2. Drain soaked lentils and beans, then add them to your slow cooker with 4 cups fresh water. Cook on high for 4-5 hours until completely tender and creamy.

3. In a large skillet, sauté diced onion in butter until golden brown and caramelized, about 8-10 minutes. Add garlic and ginger, cooking until fragrant, about 2 minutes more.

4. Stir in all spices and cook for 30 seconds until aromatic. Add crushed tomatoes and simmer for 5 minutes until the mixture thickens and reduces slightly.

5. Add this tomato mixture to the slow cooker with the cooked lentils. Stir in heavy cream and continue cooking on low for another 30-60 minutes until rich and creamy.

6. Mash some of the lentils against the side of the slow cooker to thicken the dal naturally. Season with salt, garnish with cilantro, and serve hot over basmati rice.

13. Tangy Lemon Rice

Chitrannam (Lemon Rice)

Day-old rice transforms into a vibrant, flavorful dish with bright lemon and aromatic spices throughout. This South Indian favorite turns leftover rice into something special that’s perfect for lunch or dinner.

Ingredients: 3 cups cooked basmati rice (preferably day-old), ¼ cup lemon juice, 3 tablespoons oil, 1 teaspoon mustard seeds, 1 teaspoon urad dal, 1 teaspoon chana dal, 10-12 curry leaves, 2 dried red chilies, 1 inch ginger (minced), 2 green chilies (slit), ½ teaspoon turmeric, salt to taste, roasted peanuts and cilantro for garnish.

How To Make Tangy Lemon Rice

1. Use day-old refrigerated rice for best results as it’s drier and absorbs flavors better. Break up any clumps gently with your fingers and set aside at room temperature.

2. Heat oil in a large pan over medium heat. Add mustard seeds and let them splutter completely, then add urad dal and chana dal, stirring until they turn golden brown.

3. Add curry leaves and dried red chilies to the pan. They’ll sizzle and pop vigorously, so be careful. Cook for 30 seconds until very aromatic and the leaves are crispy.

4. Stir in minced ginger and slit green chilies, cooking for 1 minute until fragrant. Add turmeric and mix well, cooking for another 30 seconds until the oil turns golden.

5. Add the rice to the pan and gently mix with the tempering, being careful not to break the grains. Heat through for 3-4 minutes, stirring occasionally.

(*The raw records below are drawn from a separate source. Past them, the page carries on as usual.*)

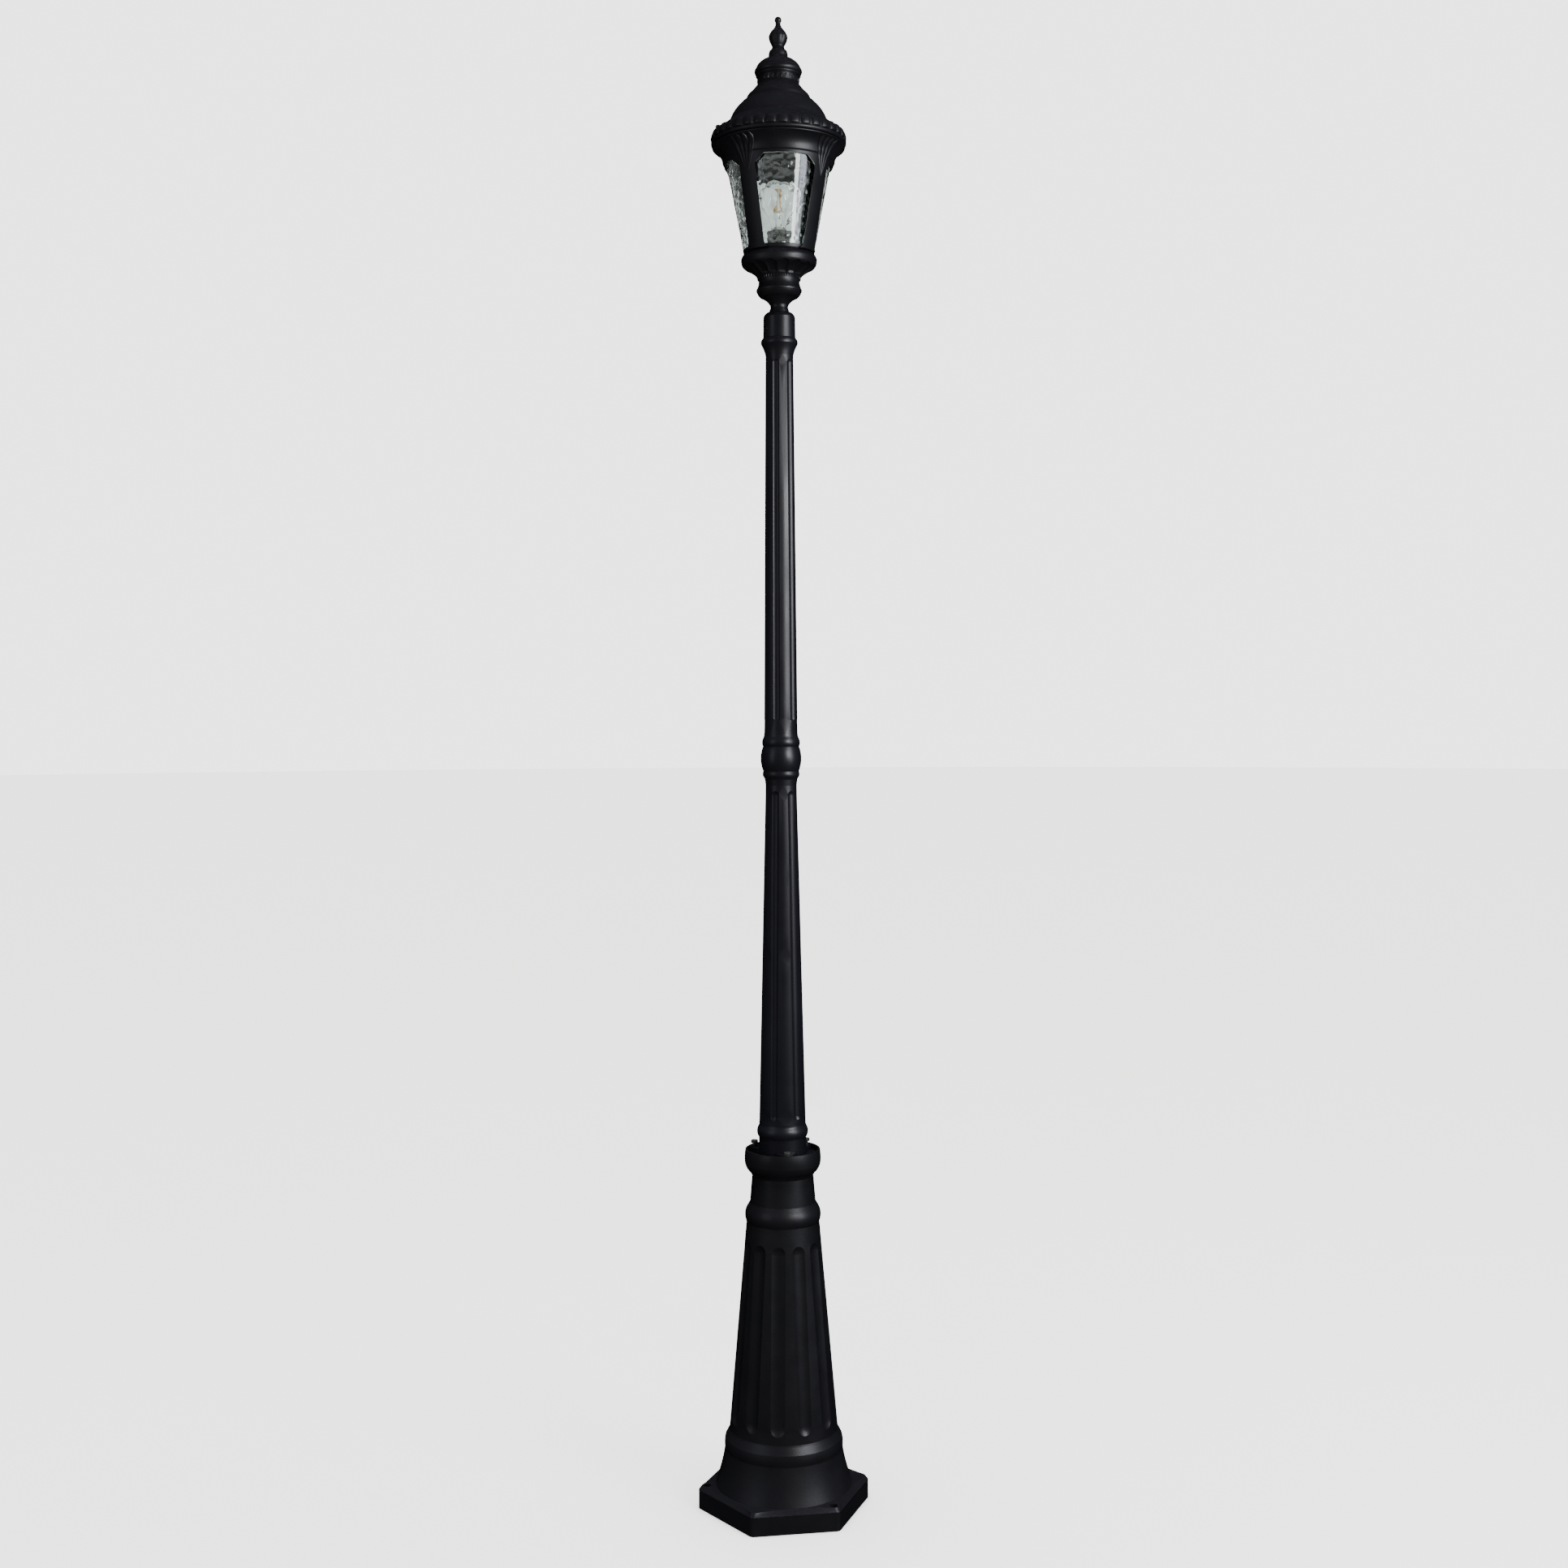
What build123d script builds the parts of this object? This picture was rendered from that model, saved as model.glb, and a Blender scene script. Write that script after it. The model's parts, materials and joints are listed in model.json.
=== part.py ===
from build123d import *
from math import acos, asin, atan, cos, degrees, radians, sin, sqrt
import os

# Garden post lamp: a hexagonal-footed pedestal, two fluted posts and a four-sided lantern.
# Millimetres. +Z is up, the axis of the lamp is Z, z = 0 is the ground, and -Y is the front.

os.makedirs("parts", exist_ok=True)

# ---------------------------------------------------------------- section heights, ground upwards
pedestal_height = 508.0
collar_height = 40.0
lower_post_height = 562.0
coupling_height = 60.0
upper_post_height = 631.0
fitter_height = 40.0
stem_height = 24.0
bowl_height = 66.0
cage_height = 166.0
gasket_thickness = 1.2
roof_height = 107.8
cap_height = 26.0
finial_height = 68.0

# ---------------------------------------------------------------- clearances and walls
thread_clearance = 0.05        # radial, between a screw thread and its tapped hole
slip_clearance = 0.10          # radial, between a spigot and the bore it slides into
bolt_clearance = 0.30          # radial, round a bolt or screw that passes through a plate
end_gap = 1.0                  # left at the end of a tenon or a blind hole
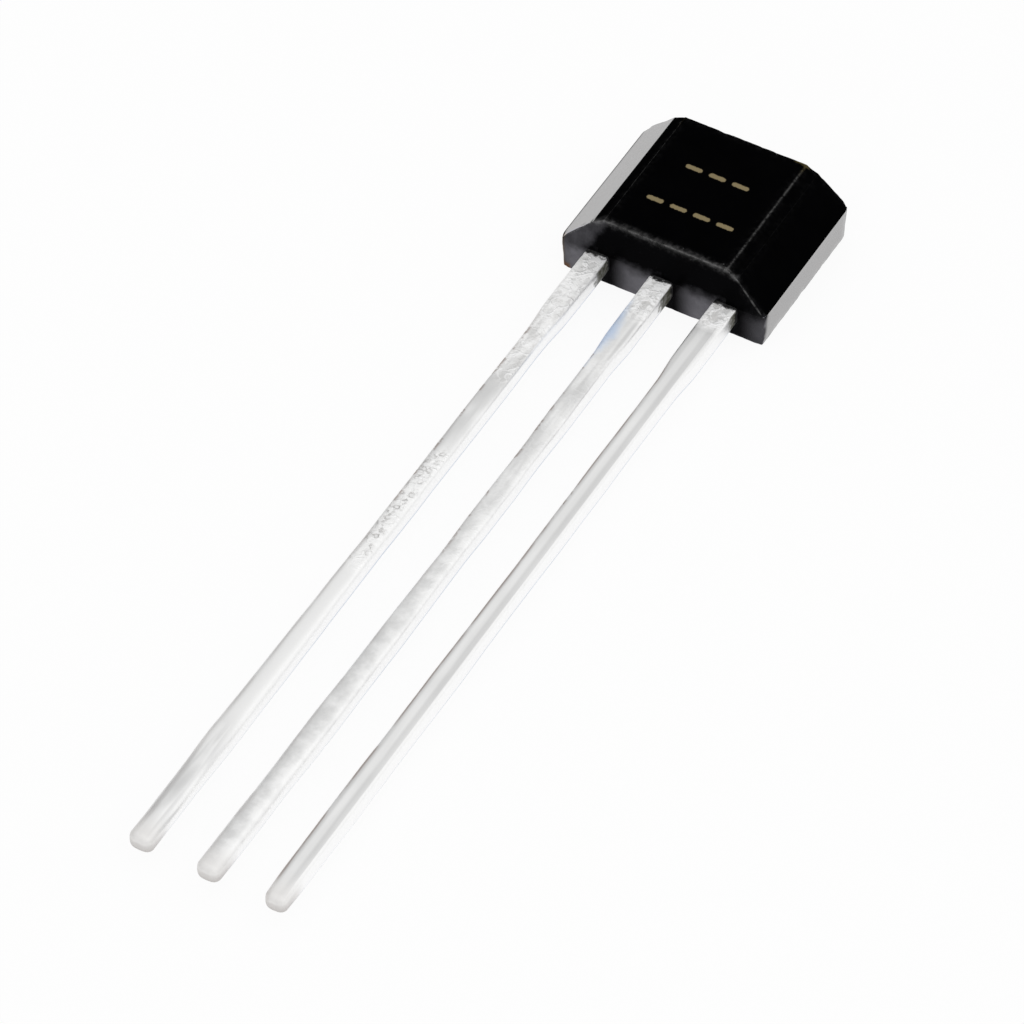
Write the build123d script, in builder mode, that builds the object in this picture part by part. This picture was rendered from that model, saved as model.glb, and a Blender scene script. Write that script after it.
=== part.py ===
from build123d import *
import math
import os

# Three-lead Hall effect sensor in a flat moulded package, lying on its back.
# Millimetres. X runs along the row of leads, the leads point to -Y and the marked face looks to +Z.
# The origin is the centre of the back face.

# Moulded body. Both mould halves are widest at the parting plane.
body_width = 4.06
body_length = 3.18
body_thickness = 1.46
parting_height = 0.73
flat_width = 2.43
shoulder_width = 2.88
facet_drop = 0.13
front_end_inset = 0.095
back_inset = 0.035
mould_edge_radius = 0.03
ejector_diameter = 1.0
ejector_depth = 0.05

# Leads, stamped from one strip whose upper face lies in the parting plane.
strip_thickness = 0.38
lead_pitch = 1.27
lead_length = 15.2
lead_width = 0.38
root_width = 0.46
root_length = 1.6
taper_length = 0.5
lead_edge_radius = 0.06
tip_flat = 0.04
embedded_length = 0.2

# Inner ends of the strip: a bond post on each outer lead, the die paddle on the ground lead.
post_start = 0.75
post_length = 1.0
post_outer_reach = 0.24
strip_gap = 0.26
strip_corner_radius = 0.1
anchor_notch_radius = 0.11
paddle_width = 1.44
paddle_length = 1.6
paddle_shoulder = 0.2

# Chip, its adhesive and its bond pads. The chip's centre is where the sensor feels the field.
sensing_centre = 1.9
die_width = 0.92
die_depth = 0.76
die_thickness = 0.25
attach_thickness = 0.02
attach_margin = 0.04
pad_inset = 0.1
pad_pitch = 0.3

# Gold wires.
wire_diameter = 0.03
ball_diameter = 0.08
ball_height = 0.02
loop_height = 0.14
loop_kink = 0.04
landing_angle = 45
post_landing = 0.5
neck_landing = 0.15

lead_end = -body_length / 2
frame_top = parting_height
frame_bottom = parting_height - strip_thickness
attach_top = frame_top + attach_thickness
die_top = attach_top + die_thickness
paddle_start = sensing_centre - paddle_length / 2
paddle_end = sensing_centre + paddle_length / 2

os.makedirs("parts", exist_ok=True)
inserts = []  # everything that the epoxy is moulded around


def write_piece(piece, label):
    """Names a finished piece and writes it to its own file."""
    piece.part.label = label
    export_step(piece.part, f"parts/{label}.step")


def half_outline(*corners):
    """A closed outline from the corners of its right half, which start and end on the centre line."""
    with BuildSketch() as outline:
        with BuildLine():
            Polyline(*corners)
            mirror(about=Plane.YZ)
        make_face()
    return outline.sketch


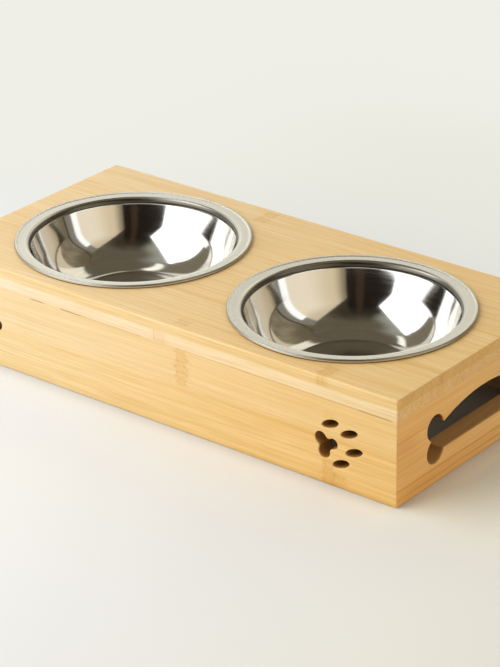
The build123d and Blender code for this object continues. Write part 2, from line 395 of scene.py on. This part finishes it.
def lathe(name, profile, centre, turns):
    """Turns a closed half profile (r, z) that starts and ends on the axis: (r cos t, r sin t, z)."""
    t = np.arange(turns) * 2 * np.pi / turns
    r, z = profile[1:-1, 0], profile[1:-1, 1]
    ring = np.stack([np.outer(r, np.cos(t)), np.outer(r, np.sin(t)), np.repeat(z[:, None], turns, 1)], -1)
    ends = np.array([[0, 0, profile[0, 1]], [0, 0, profile[-1, 1]]])
    points = np.concatenate([ring.reshape(-1, 3), ends]) + (*centre, 0)
    k = np.arange(turns)
    n = (k + 1) % turns
    last_ring = (len(r) - 1) * turns
    first_fan = np.stack([np.full(turns, len(points) - 2), n, k], 1)
    last_fan = np.stack([np.full(turns, len(points) - 1), last_ring + k, last_ring + n], 1)
    fans = np.stack([first_fan, last_fan], 1).reshape(-1, 3)
    return mesh_object(name, points, grid_faces(len(r), turns, wrap=True) + fans.tolist())


def arc(centre, radius, start, end, steps):
    """Points of an arc between two angles in degrees, 0 along r and 90 up, both ends included."""
    t = np.radians(np.linspace(start, end, steps))
    return np.stack([centre[0] + radius * np.cos(t), centre[1] + radius * np.sin(t)], 1)


# Bowls
ROLL_MEETS_RIM = 128.0      # degrees round the rolled edge, 0 at its outer side and 90 on top
ROLL_ENDS = -62
RIM_STEPS = (0.003, 0.0012, 0.0004)
FOOT_CLEARANCE = 2e-5
BOTTOM_POINTS, WALL_POINTS, UPPER_POINTS = 12, 40, 16
BEND_POINTS, FOLD_POINTS, CREST_POINTS = 8, 12, 26


def bowl_profile():
    """The sheet's closed half section, from the floor's middle up the food side and back underneath.

    Below an upright neck the wall is an arc of radius R that leans from a to b, with sin b = sin a +
    height / R, then an arc of radius q through the floor's edge, with q = chord / (2 sin g) and g the angle
    from the tangent to the chord. Bends tangent to their neighbours join floor, wall, neck and rim.
    """
    wall = RIM_RADIUS - RIM_WIDTH
    rim_outer = STAND_HEIGHT + ROLLED_EDGE - ROLLED_FLAT - RIM_FALL
    rim_inner = rim_outer - RIM_FALL
    floor = rim_inner - BOWL_DEPTH
    roll = ROLLED_EDGE / 2
    roll_centre = np.array([RIM_RADIUS - roll, STAND_HEIGHT + roll - ROLLED_FLAT])
    slope = RIM_FALL / (roll_centre[0] - wall)

    def rim_line(r):
        """Height of the flat rim's upper side at this radius."""
        return rim_inner + slope * (r - wall)

    foot_height = rim_inner - NECK_HEIGHT
    upper_centre = np.array([wall, foot_height])
    upper_centre += UPPER_CURVE * np.array([-math.cos(WALL_LEAN), math.sin(WALL_LEAN)])
    joint_lean = math.asin(math.sin(WALL_LEAN) + UPPER_HEIGHT / UPPER_CURVE)
    joint = upper_centre + UPPER_CURVE * np.array([math.cos(joint_lean), -math.sin(joint_lean)])
    run, drop = joint[0] - FLOOR_RADIUS, joint[1] - floor
    gap = math.atan2(run, drop) - joint_lean
    lower_curve = math.hypot(run, drop) / (2 * math.sin(gap))
    lower_centre = joint + lower_curve * np.array([-math.cos(joint_lean), math.sin(joint_lean)])
    joint_turn = -math.degrees(joint_lean)

    # bend from the lower arc into the floor
    bend_height = floor + FLOOR_BEND
    bend_drop = lower_centre[1] - bend_height
    bend_x = lower_centre[0] + math.sqrt((lower_curve - FLOOR_BEND) ** 2 - bend_drop ** 2)
    bend_end = math.degrees(math.atan2(bend_height - lower_centre[1], bend_x - lower_centre[0]))
    # bend from the neck into the wall
    neck_x = wall - NECK_BEND
    neck_z = upper_centre[1] - math.sqrt((UPPER_CURVE - NECK_BEND) ** 2 - (neck_x - upper_centre[0]) ** 2)
    neck_turn = math.degrees(math.atan2(neck_z - upper_centre[1], neck_x - upper_centre[0]))
    # bend from the rim into the neck
    tilt = math.degrees(math.atan(slope))
    fold_x = wall + RIM_BEND
    fold = (fold_x, rim_line(fold_x) - RIM_BEND / math.cos(math.radians(tilt)))

    def skin(offset):
        """Food side for offset 0, underside for the sheet's thickness, from the floor up."""
        radii = np.linspace(0, bend_x, BOTTOM_POINTS)[:-1]
        bottom = np.stack([radii, np.full_like(radii, floor - offset)], 1)
        return np.concatenate([
            bottom,
            arc((bend_x, bend_height), FLOOR_BEND + offset, -90, bend_end, BEND_POINTS)[:-1],
            arc(lower_centre, lower_curve + offset, bend_end, joint_turn, WALL_POINTS)[:-1],
            arc(upper_centre, UPPER_CURVE + offset, joint_turn, neck_turn, UPPER_POINTS)[:-1],
            arc((neck_x, neck_z), NECK_BEND + offset, neck_turn, 0, BEND_POINTS),
            arc(fold, RIM_BEND - offset, 180, 90 + tilt, FOLD_POINTS),
        ])

    crest = arc(roll_centre, roll, ROLL_MEETS_RIM, ROLL_ENDS, CREST_POINTS)
    meet = crest[0, 0]
    flat = np.array([[meet - step, rim_line(meet - step)] for step in RIM_STEPS])
    crest = crest[crest[:, 1] >= STAND_HEIGHT + FOOT_CLEARANCE / 2]
    foot_z = STAND_HEIGHT + FOOT_CLEARANCE
    foot = np.array([[crest[-1, 0], foot_z], [roll_centre[0] - roll * 0.9, foot_z]])
    inner = np.array([[roll_centre[0] - roll, rim_line(roll_centre[0] - roll) - SHEET]])
    return np.concatenate([skin(0.0), flat, crest, foot, inner, skin(SHEET)[::-1]])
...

6. Remove from heat and gradually stir in lemon juice, mixing gently to coat all the rice evenly. Season with salt and garnish with roasted peanuts and cilantro before serving warm or at room temperature.

14. Hearty Potato Chickpea Curry

Chickpea & Potato Curry

Tender potatoes and creamy chickpeas in a rich tomato-based sauce create the ultimate comfort food combination. This quick curry uses pantry staples to deliver maximum flavor with minimal prep time required.

Ingredients: 2 large potatoes (cubed), 1 can chickpeas (drained), 1 can diced tomatoes, 1 cup frozen peas, 1 large onion (diced), 4 garlic cloves (minced), 1 inch ginger (grated), 2 teaspoons curry powder, 1 teaspoon cumin, 1 teaspoon coriander powder, ½ teaspoon turmeric, 3 tablespoons oil, 1 cup vegetable broth, salt to taste, cilantro for garnish.

How To Make Hearty Potato Chickpea Curry

1. Cut potatoes into 1-inch cubes and rinse in cold water to remove excess starch. Pat dry with paper towels before cooking to help them brown nicely.

2. Heat oil in a large pot over medium-high heat. Add cubed potatoes and cook for 6-8 minutes, turning occasionally, until golden brown on several sides. Remove and set aside.

3. In the same pot, add diced onion and cook until softened and lightly golden, about 5-6 minutes. Stir in garlic and ginger, cooking until fragrant, about 2 minutes.

4. Add all spices to the pot and stir for 30 seconds until aromatic and well combined. Pour in diced tomatoes with their juice and cook for 5 minutes until slightly thickened.

5. Return browned potatoes to the pot along with drained chickpeas and vegetable broth. Bring to a boil, then reduce heat and simmer covered for 15-20 minutes until potatoes are fork-tender.

6. Stir in frozen peas during the last 5 minutes of cooking. Season with salt, garnish with fresh cilantro, and serve hot with naan bread or over rice for a complete meal.

Final Thoughts

These traditional vegetarian recipes bring authentic Diwali flavors to your kitchen with accessible ingredients and clear techniques. Each dish celebrates the rich culinary heritage that makes this festival so special.

Whether you’re hosting a celebration or simply craving these incredible flavors, these recipes offer delicious ways to experience the joy of Indian cooking.